More alarm bells sound on slowing demand for electric vehicles

Oct 25 (Reuters) – High interest rates are derailing the ambitions of climate regulators and automakers to accelerate the shift to electric vehicles, underscored Wednesday by the scrapping of a GM-Honda partnership and a warning from a battery maker.

Electric vehicle sales are still growing strongly, but that demand is not keeping up with the expectations of carmakers and other companies that have invested billions of dollars in the EV space. Expectations for persistently higher interest rates has led companies to alter plans as they eye 2024 warily.

“EV demand next year could be lower than expectations,” Lee Chang-sil, chief financial officer at South Korean battery maker LG Energy Solution (373220.KS) said on Wednesday, due to global economic uncertainty.

Also on Wednesday, Honda (7267.T) and General Motors (GM.N) announced they were ending a $5 billion plan to develop lower-cost EVs together just a year after announcing the effort. GM on Tuesday said it would focus near-term EV efforts on meeting demand rather than hitting specific volume targets.

“We’re taking immediate steps to enhance the profitability of our EV portfolio and adjust to slowing near-term growth,” GM CEO Mary Barra told analysts.

Investors have responded to the changed outlook. Over the last three months, the iShares Self-Driving EV and Tech exchange-traded fund has plunged more than 24%, far more than the 8.3% fall for the MSCI All-World Index (.MIWD00000PUS), a proxy for global equities.

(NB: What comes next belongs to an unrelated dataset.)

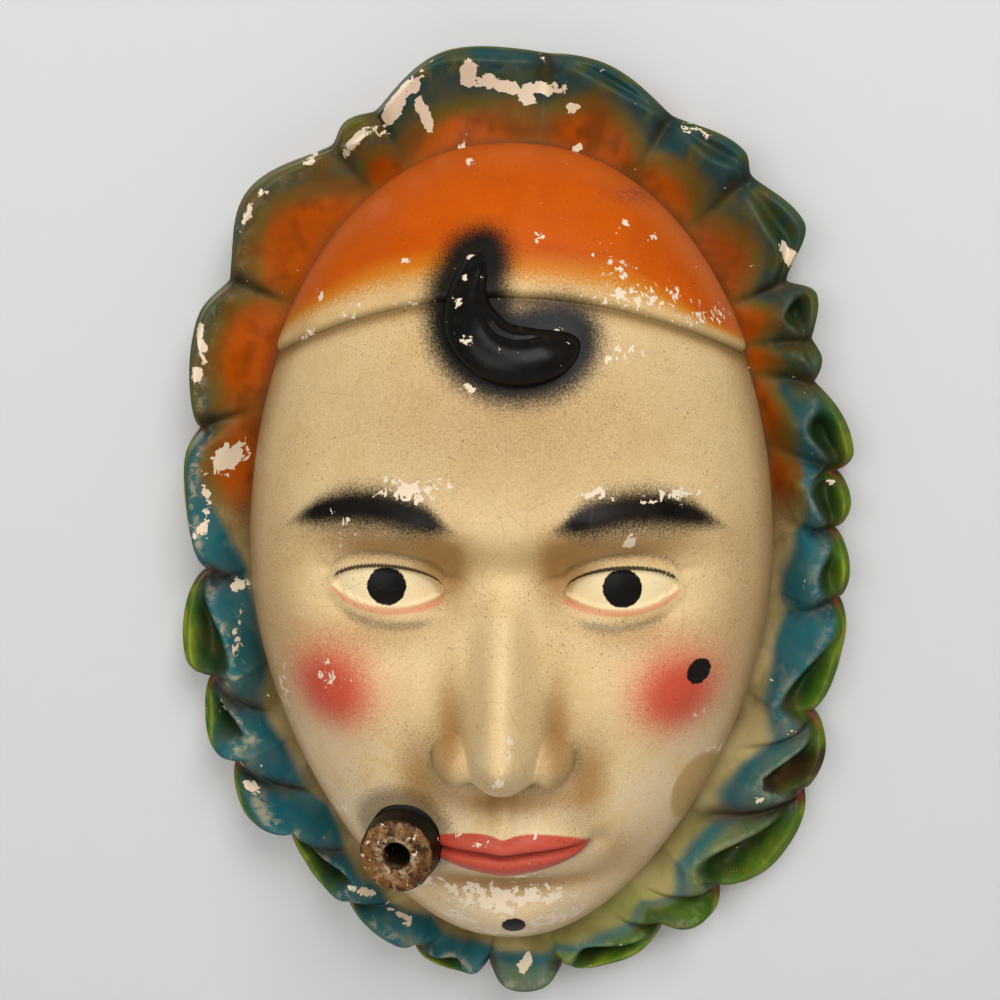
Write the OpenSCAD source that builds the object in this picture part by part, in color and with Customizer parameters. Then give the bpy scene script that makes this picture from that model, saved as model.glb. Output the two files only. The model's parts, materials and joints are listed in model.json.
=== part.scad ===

EV sales are growing, however. They topped 300,000 units in the United States for the first time in the third quarter, according to a Cox Automotive report. They rose 14.3% in September in the European Union and 22% in China, the world’s largest EV market.

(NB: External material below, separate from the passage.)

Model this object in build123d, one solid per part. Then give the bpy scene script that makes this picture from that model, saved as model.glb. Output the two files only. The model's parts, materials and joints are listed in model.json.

FALLING RAW MATERIAL PRICES

Tesla (TSLA.O) CEO Elon Musk raised the alarm last week in explaining why he was slowing plans for a Mexico factory.

“I am worried about the high interest rate environment that we’re in,” he said on Tesla’s earnings conference call. “As I just can’t emphasize this enough that the vast majority of people buying a car is about the monthly payment. If interest rates remain high or if they go even higher, it’s that much harder for people to buy the car.”

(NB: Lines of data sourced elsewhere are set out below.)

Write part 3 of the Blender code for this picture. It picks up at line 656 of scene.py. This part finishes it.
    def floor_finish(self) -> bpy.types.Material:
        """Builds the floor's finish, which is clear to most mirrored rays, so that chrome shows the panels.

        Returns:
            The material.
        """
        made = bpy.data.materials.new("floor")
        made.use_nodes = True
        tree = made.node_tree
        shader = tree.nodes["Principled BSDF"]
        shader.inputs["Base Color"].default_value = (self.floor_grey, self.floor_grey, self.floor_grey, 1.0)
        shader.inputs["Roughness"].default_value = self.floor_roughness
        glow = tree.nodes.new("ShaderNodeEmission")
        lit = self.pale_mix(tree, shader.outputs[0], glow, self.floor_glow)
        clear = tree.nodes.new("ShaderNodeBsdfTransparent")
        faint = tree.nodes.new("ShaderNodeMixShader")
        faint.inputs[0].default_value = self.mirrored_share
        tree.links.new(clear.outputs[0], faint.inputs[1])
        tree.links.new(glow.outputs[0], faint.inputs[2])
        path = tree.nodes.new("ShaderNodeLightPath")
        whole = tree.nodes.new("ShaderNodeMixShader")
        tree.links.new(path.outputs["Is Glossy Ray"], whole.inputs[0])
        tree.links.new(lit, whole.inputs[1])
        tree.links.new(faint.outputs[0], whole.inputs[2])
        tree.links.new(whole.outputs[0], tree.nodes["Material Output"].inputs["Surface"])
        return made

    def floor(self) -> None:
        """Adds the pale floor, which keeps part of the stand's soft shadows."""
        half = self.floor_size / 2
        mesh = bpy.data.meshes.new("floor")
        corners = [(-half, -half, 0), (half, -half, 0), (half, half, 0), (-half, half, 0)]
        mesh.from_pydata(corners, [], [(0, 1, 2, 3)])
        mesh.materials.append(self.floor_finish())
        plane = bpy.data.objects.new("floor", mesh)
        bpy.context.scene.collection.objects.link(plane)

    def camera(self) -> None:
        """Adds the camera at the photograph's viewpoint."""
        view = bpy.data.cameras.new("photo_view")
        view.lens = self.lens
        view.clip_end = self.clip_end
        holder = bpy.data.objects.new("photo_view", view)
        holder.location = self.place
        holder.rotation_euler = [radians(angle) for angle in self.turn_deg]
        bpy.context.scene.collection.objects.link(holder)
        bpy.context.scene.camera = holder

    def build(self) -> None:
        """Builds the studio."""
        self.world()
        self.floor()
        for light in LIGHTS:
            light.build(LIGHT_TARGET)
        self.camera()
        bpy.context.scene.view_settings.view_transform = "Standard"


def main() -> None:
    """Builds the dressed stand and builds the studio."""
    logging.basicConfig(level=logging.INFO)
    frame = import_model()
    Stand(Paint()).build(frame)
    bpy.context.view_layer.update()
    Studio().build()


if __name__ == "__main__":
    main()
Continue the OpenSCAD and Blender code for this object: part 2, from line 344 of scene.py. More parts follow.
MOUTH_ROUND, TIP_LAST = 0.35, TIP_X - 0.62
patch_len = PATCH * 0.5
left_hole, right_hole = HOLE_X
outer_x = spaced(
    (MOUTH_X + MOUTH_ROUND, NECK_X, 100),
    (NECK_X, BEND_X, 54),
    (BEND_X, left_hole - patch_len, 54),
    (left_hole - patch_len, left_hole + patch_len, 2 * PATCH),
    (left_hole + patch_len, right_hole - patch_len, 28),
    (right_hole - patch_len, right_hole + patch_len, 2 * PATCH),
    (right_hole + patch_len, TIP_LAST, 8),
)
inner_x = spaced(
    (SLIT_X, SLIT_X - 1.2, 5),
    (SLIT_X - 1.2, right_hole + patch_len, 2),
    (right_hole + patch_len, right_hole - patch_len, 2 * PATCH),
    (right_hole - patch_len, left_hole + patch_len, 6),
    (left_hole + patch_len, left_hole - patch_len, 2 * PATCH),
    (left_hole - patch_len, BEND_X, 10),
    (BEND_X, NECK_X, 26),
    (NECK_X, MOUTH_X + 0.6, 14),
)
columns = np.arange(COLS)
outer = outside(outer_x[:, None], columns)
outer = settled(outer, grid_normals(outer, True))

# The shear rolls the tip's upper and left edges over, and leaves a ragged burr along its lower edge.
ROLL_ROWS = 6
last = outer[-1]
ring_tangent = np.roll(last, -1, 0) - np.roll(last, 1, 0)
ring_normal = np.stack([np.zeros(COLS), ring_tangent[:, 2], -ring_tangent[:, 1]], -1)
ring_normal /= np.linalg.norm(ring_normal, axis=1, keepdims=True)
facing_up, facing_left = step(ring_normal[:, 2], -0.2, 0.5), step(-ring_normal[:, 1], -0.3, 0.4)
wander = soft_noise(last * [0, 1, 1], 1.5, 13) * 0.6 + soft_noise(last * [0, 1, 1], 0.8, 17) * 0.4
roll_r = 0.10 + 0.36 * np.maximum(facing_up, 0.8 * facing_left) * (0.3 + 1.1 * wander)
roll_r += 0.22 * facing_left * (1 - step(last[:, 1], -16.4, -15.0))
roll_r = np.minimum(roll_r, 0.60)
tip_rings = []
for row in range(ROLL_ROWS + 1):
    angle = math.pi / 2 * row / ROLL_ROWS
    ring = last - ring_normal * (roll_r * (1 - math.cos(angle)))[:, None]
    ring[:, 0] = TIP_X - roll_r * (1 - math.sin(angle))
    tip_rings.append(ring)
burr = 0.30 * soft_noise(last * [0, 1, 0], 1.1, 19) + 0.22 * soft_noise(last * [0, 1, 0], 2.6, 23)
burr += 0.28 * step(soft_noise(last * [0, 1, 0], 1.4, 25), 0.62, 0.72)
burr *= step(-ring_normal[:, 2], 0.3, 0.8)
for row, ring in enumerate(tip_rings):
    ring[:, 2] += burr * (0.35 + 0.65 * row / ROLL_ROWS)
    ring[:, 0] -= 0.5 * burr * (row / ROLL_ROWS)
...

Other automakers have sounded similar notes of caution.

Germany’s Volkswagen (VOWG_p.DE) last week cut its profit margin outlook for the year, blaming negative effects for raw material hedges at the end of the third quarter. Some of those materials are used in EV batteries.

Like many other industrial firms, carmakers hedge against commodity price swings, and with EV demand slowing, raw material prices have softened, including those used heavily in batteries.

Lithium prices have tumbled 67% so far this year based on spot lithium carbonate prices assessed by Fastmarkets . Prices of cobalt metal on the CME have slid 20% this year and more than halved since May last year.

U.S. automaker Ford (F.N) earlier this month said it would temporarily cut one of three shifts at the plant that builds its electric F-150 Lightning pickup truck, and in July slowed its EV ramp-up, shifting investment to commercial vehicles and hybrids.

Shares of Japan’s Nidec (6594.T) logged their biggest decline in a decade and a half on Tuesday, tumbling more than 10% on investor concerns over the motor manufacturer’s prospects in an increasingly tough Chinese market for EVs.

The Japanese motor manufacturer now expects a 15 billion yen ($100 million) full-year loss at its key e-axle business, rather than the profit it had previously seen. E-axle manufacture combines motors, gears and power-control electronics.

China’s CATL (300750.SZ), the world’s largest battery maker for EVs, said last week that third-quarter profit rose 10.7%, its weakest quarter since the start of last year due to slowing demand and stiff competition.

The company’s market share in China tumbled in September to the lowest in more than a year, data showed, underscoring the challenges it faces from smaller rivals and weakening demand.